A hybrid metaheuristic with learning for a real supply chain scheduling problem

Abstract

[EN] In recent decades, research on supply chain management (SCM) has enabled companies to improve their environmental, social, and economic performance.This paper presents an industrial application of logistics that can be classified as an inventory-route problem. The problem consists of assigning orders to the available warehouses. The orders are composed of items that must be loaded within a week. The warehouses provide an inventory of the number of items available for each day of the week, so the objective is to minimize the total transportation costs and the costs of producing extra stock to satisfy the weekly demand. To solve this problem a formal mathematical model is proposed. Then a hybrid approach that involves two metaheuristics: a greedy randomized adaptive search procedure (GRASP) and a genetic algorithm (GA) is proposed. Additionally, a meta-learning tuning method is incorporated into our hybridized approach, which yields better results but with a longer computation time. Thus, the trade-off of using it is analyzed.An extensive evaluation was carried out over realistic instances provided by an industrial partner.
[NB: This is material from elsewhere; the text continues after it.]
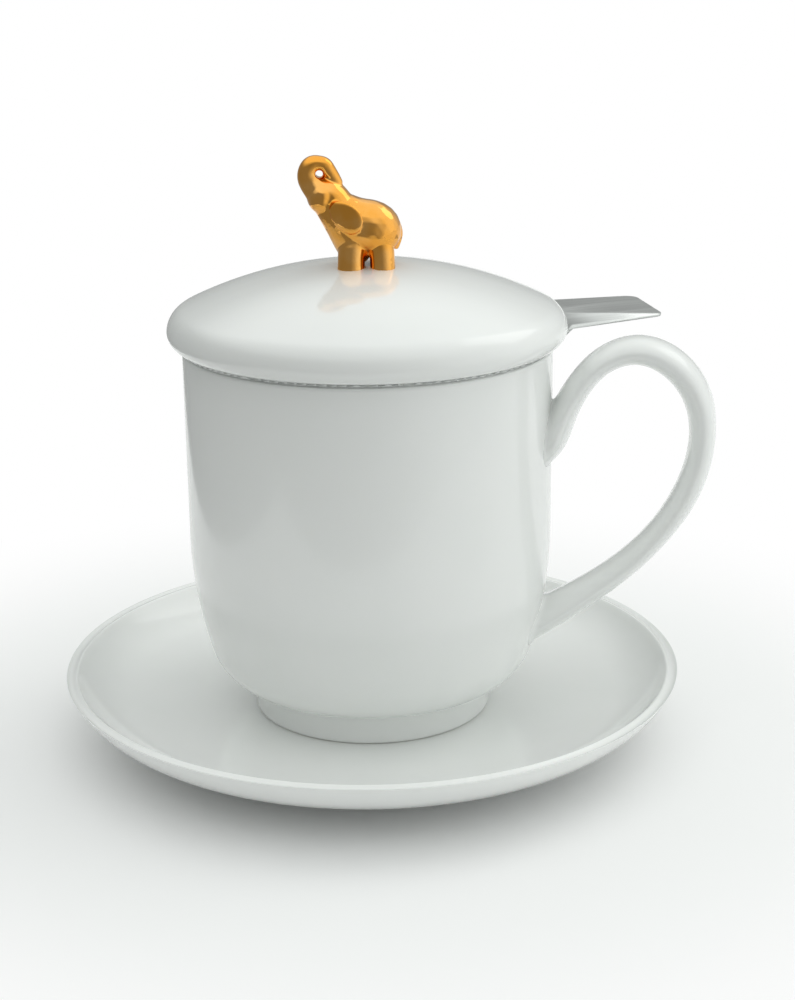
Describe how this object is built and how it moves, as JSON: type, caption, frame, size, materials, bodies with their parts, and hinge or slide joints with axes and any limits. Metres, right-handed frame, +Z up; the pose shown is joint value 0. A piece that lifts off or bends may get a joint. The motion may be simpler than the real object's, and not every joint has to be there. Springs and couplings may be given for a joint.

The proposed technique was evaluated and compared with several complete and incomplete solvers from the state of the art (CP Optimizer, Yuck, OR-Tools, etc.). The results showed that our hybrid metaheuristic outperformed the behavior of these well-known solvers, mainly in large-scale instances (2000 orders per week). This hybrid algorithm provides the company with a powerful tool to solve its supply chain management problem, delivering significant economic benefits every week.